Object modeling scripts:

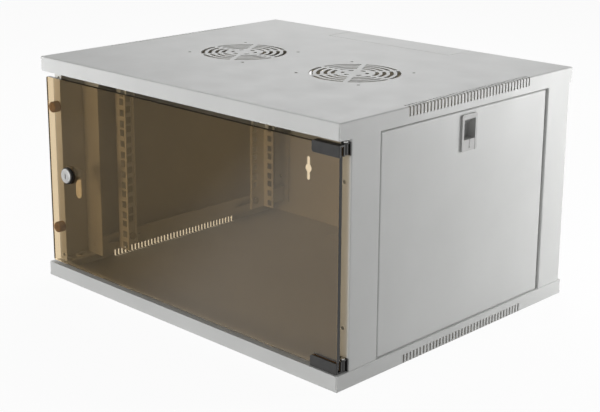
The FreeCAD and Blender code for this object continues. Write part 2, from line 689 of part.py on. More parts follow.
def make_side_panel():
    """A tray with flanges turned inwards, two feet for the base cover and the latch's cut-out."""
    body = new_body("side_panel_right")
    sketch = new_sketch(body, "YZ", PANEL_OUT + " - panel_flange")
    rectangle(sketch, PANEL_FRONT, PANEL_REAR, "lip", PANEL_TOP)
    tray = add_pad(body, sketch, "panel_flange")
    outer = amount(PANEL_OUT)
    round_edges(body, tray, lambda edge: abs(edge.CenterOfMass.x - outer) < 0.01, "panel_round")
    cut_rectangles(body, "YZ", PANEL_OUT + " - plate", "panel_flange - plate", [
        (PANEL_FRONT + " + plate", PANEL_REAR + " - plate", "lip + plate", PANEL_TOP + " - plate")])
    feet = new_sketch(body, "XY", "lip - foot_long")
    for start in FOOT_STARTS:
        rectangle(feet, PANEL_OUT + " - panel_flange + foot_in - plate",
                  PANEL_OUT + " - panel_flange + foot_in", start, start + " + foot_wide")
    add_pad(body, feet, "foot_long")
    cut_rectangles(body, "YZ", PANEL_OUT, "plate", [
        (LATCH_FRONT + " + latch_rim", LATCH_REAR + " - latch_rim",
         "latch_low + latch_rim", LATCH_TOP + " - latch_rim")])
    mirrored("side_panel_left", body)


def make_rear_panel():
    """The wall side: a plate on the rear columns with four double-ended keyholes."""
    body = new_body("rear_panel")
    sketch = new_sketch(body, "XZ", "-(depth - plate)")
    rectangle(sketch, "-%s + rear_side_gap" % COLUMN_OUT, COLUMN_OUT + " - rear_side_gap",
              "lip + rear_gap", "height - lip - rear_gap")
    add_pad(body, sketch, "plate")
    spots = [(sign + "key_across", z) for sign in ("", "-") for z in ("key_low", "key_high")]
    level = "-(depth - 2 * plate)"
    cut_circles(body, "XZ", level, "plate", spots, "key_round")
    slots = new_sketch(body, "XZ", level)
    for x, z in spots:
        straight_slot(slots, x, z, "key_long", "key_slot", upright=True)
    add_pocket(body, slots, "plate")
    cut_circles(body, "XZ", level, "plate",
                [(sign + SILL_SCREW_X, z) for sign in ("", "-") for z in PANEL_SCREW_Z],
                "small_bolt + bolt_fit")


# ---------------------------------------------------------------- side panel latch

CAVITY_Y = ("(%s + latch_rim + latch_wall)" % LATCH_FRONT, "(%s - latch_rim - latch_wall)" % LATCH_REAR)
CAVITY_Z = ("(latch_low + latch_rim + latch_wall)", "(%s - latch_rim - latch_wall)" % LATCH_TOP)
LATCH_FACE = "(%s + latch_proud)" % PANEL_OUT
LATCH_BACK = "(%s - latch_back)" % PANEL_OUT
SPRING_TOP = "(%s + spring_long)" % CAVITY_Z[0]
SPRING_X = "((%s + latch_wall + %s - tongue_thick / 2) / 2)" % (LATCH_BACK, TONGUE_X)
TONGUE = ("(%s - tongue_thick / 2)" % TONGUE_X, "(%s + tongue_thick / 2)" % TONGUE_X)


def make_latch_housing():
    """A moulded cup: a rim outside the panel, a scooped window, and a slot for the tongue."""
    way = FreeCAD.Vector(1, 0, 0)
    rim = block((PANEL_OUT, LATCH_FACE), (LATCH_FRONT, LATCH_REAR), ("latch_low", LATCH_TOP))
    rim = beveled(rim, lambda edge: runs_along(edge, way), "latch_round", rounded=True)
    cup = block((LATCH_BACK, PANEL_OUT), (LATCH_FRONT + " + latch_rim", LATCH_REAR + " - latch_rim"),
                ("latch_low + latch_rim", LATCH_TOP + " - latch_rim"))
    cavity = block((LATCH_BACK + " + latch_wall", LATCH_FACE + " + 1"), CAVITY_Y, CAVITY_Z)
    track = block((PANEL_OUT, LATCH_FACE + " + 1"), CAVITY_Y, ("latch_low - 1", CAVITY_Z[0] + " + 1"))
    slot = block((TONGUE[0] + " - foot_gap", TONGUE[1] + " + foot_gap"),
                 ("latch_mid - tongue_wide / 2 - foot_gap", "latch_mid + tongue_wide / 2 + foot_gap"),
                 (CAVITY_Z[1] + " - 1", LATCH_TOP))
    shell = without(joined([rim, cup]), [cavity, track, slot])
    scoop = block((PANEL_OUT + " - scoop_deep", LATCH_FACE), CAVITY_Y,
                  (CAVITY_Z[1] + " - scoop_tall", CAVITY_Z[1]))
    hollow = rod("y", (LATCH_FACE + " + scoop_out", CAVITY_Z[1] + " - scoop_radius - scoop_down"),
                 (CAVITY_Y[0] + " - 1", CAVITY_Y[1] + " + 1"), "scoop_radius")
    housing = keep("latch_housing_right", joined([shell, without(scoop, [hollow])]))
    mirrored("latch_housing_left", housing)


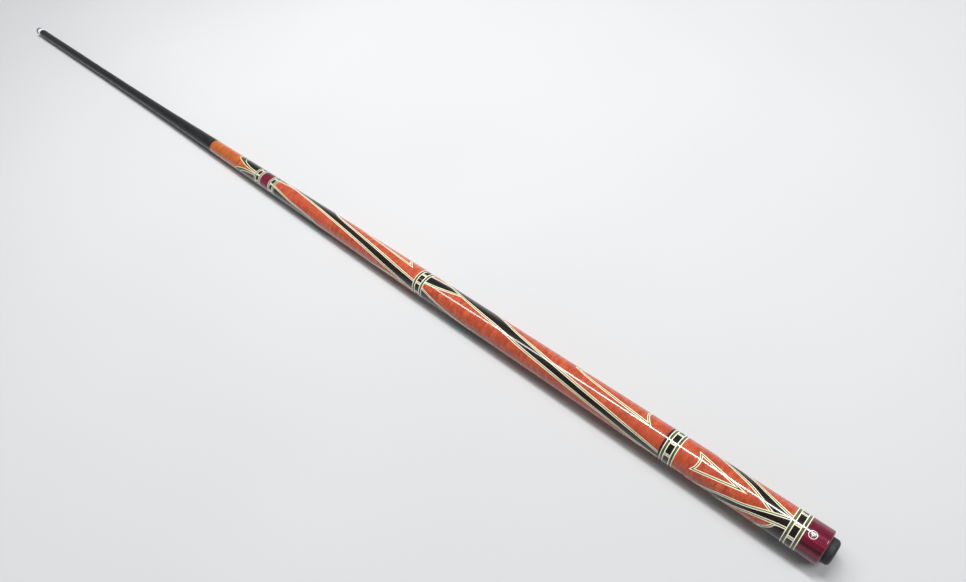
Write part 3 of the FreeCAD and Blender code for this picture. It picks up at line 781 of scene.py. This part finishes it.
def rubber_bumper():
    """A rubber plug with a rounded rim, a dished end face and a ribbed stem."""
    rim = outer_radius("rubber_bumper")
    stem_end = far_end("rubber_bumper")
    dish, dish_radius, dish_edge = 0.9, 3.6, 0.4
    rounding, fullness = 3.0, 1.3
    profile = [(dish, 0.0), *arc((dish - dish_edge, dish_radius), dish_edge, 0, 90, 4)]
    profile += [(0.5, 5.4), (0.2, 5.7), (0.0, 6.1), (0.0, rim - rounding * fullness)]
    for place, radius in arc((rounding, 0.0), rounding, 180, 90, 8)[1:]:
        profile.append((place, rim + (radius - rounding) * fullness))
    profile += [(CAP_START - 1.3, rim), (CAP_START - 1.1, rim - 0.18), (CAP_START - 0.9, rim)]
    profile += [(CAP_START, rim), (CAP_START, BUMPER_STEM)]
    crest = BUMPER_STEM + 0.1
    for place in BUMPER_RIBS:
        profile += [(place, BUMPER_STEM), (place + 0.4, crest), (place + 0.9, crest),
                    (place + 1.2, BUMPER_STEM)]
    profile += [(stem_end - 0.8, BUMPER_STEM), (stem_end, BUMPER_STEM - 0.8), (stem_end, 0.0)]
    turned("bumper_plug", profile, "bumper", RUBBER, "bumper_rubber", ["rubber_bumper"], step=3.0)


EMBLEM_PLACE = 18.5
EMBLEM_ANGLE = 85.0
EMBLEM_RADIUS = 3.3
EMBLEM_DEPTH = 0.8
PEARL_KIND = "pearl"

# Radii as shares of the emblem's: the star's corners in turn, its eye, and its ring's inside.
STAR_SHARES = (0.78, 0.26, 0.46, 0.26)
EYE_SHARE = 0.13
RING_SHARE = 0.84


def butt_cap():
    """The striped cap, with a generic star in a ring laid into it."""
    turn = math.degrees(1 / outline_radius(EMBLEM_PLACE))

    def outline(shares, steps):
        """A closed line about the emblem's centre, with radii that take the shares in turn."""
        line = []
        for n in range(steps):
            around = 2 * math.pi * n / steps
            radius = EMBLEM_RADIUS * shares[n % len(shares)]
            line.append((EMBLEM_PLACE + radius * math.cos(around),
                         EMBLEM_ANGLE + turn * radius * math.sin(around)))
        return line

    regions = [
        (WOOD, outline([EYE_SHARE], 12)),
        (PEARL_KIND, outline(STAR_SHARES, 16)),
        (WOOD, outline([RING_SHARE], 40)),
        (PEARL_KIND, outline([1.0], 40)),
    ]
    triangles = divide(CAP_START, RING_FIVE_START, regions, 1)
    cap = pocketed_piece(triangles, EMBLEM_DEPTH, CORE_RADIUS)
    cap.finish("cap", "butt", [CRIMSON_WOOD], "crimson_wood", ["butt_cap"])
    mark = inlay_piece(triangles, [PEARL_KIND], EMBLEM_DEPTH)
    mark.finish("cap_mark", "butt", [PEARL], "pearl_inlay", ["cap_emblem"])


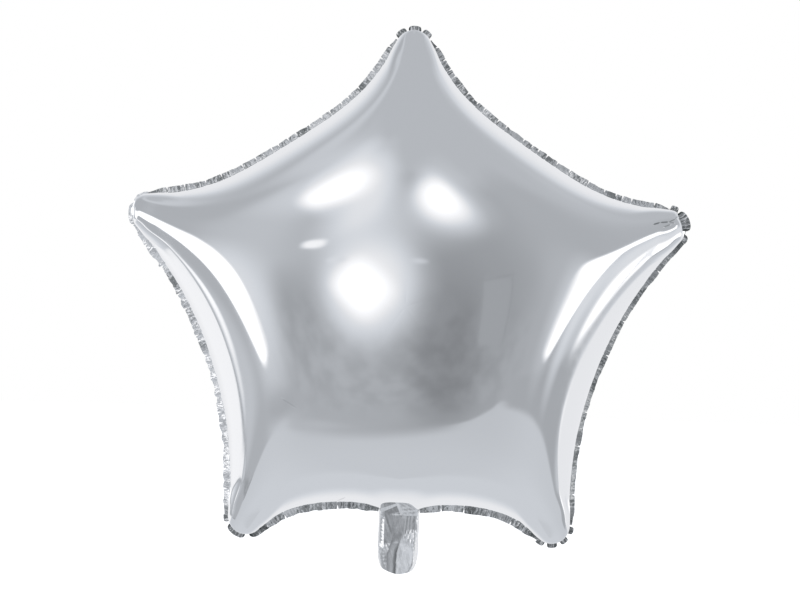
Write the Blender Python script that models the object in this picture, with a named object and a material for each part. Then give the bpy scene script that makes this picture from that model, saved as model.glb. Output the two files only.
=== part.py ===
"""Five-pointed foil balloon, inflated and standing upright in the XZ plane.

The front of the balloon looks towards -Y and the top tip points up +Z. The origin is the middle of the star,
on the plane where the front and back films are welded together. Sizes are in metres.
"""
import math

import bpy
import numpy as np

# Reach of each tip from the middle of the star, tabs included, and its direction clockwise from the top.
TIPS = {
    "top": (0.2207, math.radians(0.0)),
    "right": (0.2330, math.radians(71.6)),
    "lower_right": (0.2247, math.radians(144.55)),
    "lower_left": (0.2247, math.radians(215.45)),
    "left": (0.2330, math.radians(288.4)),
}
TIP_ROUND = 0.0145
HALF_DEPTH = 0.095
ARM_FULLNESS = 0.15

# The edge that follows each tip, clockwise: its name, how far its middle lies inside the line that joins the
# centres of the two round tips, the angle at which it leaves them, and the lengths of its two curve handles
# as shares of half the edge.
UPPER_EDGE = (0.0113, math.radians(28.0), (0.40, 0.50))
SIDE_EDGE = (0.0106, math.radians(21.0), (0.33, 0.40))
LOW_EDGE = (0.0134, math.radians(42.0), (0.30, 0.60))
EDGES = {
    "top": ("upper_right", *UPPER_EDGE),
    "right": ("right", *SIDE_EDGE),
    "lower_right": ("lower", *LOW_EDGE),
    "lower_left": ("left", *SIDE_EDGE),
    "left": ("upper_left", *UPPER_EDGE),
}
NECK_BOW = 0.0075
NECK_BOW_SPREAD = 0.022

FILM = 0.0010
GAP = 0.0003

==

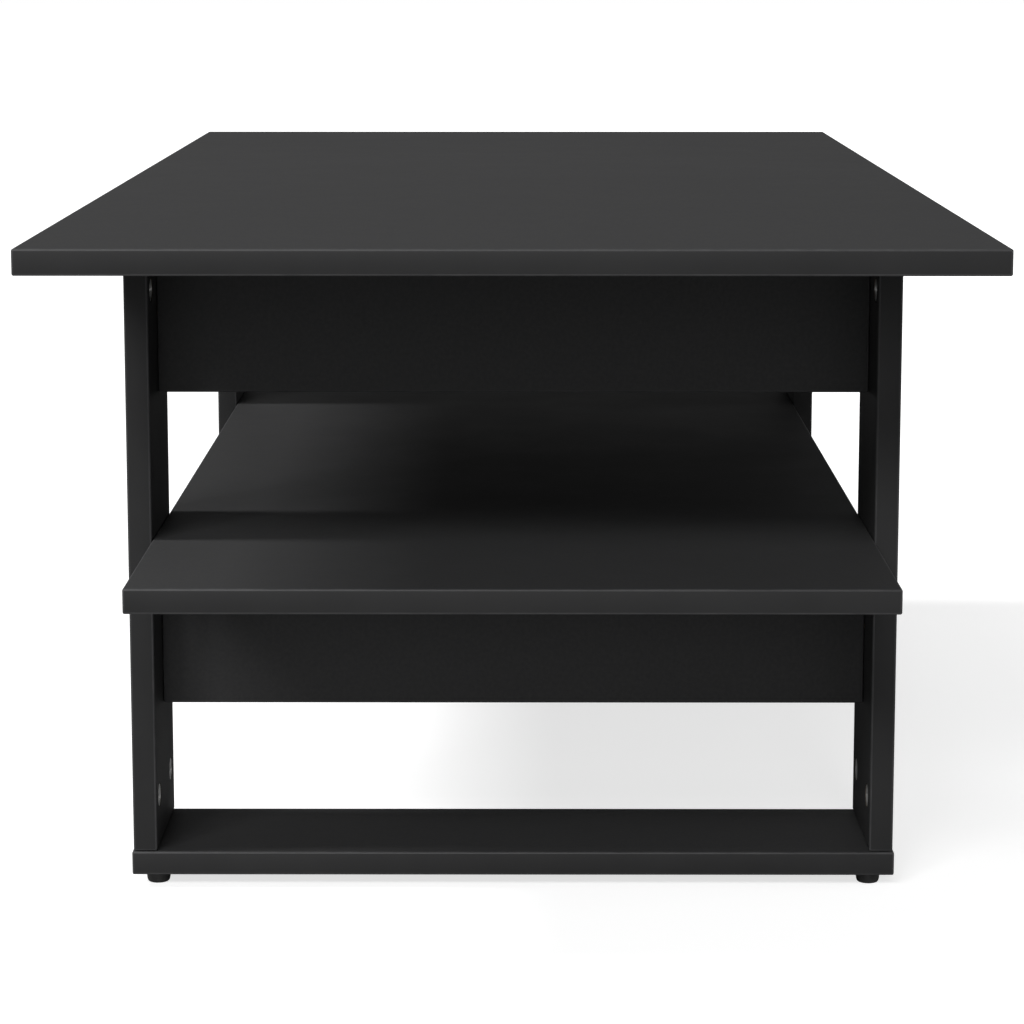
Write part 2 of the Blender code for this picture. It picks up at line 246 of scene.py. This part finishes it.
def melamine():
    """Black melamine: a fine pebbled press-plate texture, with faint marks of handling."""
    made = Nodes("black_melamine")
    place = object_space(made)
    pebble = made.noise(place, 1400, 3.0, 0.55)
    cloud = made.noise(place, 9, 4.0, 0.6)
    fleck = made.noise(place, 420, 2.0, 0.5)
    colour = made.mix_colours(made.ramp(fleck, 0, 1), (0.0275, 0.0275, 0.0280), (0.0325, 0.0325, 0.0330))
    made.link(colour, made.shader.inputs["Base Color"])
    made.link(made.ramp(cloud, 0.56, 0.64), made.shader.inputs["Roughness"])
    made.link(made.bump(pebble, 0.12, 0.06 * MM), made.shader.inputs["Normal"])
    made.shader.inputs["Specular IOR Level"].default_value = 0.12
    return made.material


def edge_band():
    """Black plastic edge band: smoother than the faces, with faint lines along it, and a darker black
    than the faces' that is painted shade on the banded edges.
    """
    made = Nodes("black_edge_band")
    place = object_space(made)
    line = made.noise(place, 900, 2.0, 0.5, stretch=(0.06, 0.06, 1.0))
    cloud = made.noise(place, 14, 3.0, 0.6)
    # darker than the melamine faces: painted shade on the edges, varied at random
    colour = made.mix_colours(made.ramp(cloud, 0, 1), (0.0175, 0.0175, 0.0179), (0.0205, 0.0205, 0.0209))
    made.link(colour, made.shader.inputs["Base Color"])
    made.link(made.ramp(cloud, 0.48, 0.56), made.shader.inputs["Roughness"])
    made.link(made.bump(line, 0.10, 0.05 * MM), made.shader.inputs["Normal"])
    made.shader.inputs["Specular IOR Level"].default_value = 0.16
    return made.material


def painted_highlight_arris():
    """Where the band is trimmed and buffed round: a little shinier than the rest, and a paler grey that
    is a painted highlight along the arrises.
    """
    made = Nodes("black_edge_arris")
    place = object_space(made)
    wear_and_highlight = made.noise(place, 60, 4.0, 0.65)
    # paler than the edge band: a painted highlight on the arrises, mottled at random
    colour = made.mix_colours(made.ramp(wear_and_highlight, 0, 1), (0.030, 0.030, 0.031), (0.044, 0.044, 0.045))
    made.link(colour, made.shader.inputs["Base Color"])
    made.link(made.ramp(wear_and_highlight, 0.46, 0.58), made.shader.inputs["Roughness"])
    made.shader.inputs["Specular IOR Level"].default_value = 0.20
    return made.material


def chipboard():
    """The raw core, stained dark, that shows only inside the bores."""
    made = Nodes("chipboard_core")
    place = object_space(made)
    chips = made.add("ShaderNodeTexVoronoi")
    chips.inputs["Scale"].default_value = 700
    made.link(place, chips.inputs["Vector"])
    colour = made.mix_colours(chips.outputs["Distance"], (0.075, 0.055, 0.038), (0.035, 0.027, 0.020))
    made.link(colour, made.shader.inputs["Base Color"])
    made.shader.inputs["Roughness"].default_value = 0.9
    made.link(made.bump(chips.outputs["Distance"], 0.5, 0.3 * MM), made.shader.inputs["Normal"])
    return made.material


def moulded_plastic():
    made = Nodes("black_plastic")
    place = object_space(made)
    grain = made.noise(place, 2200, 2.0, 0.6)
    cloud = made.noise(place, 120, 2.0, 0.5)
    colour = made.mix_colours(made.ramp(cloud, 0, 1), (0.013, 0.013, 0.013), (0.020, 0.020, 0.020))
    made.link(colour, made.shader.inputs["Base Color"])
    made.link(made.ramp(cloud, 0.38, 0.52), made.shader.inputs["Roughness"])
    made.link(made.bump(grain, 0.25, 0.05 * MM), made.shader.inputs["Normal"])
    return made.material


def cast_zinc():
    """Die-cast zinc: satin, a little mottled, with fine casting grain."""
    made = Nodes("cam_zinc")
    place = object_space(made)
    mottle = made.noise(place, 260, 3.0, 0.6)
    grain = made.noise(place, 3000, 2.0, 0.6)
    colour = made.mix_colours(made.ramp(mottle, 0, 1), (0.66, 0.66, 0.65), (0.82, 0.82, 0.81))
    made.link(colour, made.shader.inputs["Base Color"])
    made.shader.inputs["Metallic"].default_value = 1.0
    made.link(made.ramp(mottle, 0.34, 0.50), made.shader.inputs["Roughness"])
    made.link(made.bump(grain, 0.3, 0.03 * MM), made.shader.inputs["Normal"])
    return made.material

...

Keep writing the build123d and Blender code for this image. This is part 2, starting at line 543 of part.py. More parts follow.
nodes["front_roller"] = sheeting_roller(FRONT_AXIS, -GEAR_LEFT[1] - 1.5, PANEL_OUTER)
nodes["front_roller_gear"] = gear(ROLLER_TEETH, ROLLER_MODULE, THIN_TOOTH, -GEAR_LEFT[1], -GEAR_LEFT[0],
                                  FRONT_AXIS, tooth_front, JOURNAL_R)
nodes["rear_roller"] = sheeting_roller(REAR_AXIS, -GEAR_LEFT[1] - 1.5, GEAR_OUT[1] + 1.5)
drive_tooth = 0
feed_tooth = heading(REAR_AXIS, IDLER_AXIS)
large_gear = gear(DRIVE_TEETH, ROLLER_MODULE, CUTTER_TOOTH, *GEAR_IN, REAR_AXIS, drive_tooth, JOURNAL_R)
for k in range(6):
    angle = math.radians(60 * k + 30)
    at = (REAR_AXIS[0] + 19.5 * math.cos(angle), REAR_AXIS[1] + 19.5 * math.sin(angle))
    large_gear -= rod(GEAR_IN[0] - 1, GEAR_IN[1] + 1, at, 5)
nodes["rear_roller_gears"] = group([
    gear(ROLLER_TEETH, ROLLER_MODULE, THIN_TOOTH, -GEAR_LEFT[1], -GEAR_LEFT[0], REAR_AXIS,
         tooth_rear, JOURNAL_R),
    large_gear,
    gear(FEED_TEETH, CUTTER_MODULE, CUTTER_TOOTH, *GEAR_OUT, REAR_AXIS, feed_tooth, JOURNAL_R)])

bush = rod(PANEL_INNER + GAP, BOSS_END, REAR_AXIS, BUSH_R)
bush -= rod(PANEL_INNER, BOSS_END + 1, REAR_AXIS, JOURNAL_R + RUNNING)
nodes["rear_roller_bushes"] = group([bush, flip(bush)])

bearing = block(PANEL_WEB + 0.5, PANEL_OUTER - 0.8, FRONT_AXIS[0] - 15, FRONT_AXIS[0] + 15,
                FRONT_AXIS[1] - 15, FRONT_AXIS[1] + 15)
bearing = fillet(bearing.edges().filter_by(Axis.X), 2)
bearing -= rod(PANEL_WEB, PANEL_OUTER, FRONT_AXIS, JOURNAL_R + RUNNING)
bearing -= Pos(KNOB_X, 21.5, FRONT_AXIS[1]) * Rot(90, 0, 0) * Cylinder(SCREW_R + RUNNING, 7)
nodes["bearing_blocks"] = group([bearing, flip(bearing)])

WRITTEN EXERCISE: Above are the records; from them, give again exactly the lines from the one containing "Write the Blender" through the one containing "the XZ plane.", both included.

SOLUTION FOR THIS PROBLEM:
Write the Blender Python script that models the object in this picture, with a named object and a material for each part. Then give the bpy scene script that makes this picture from that model, saved as model.glb. Output the two files only.
=== part.py ===
"""Five-pointed foil balloon, inflated and standing upright in the XZ plane.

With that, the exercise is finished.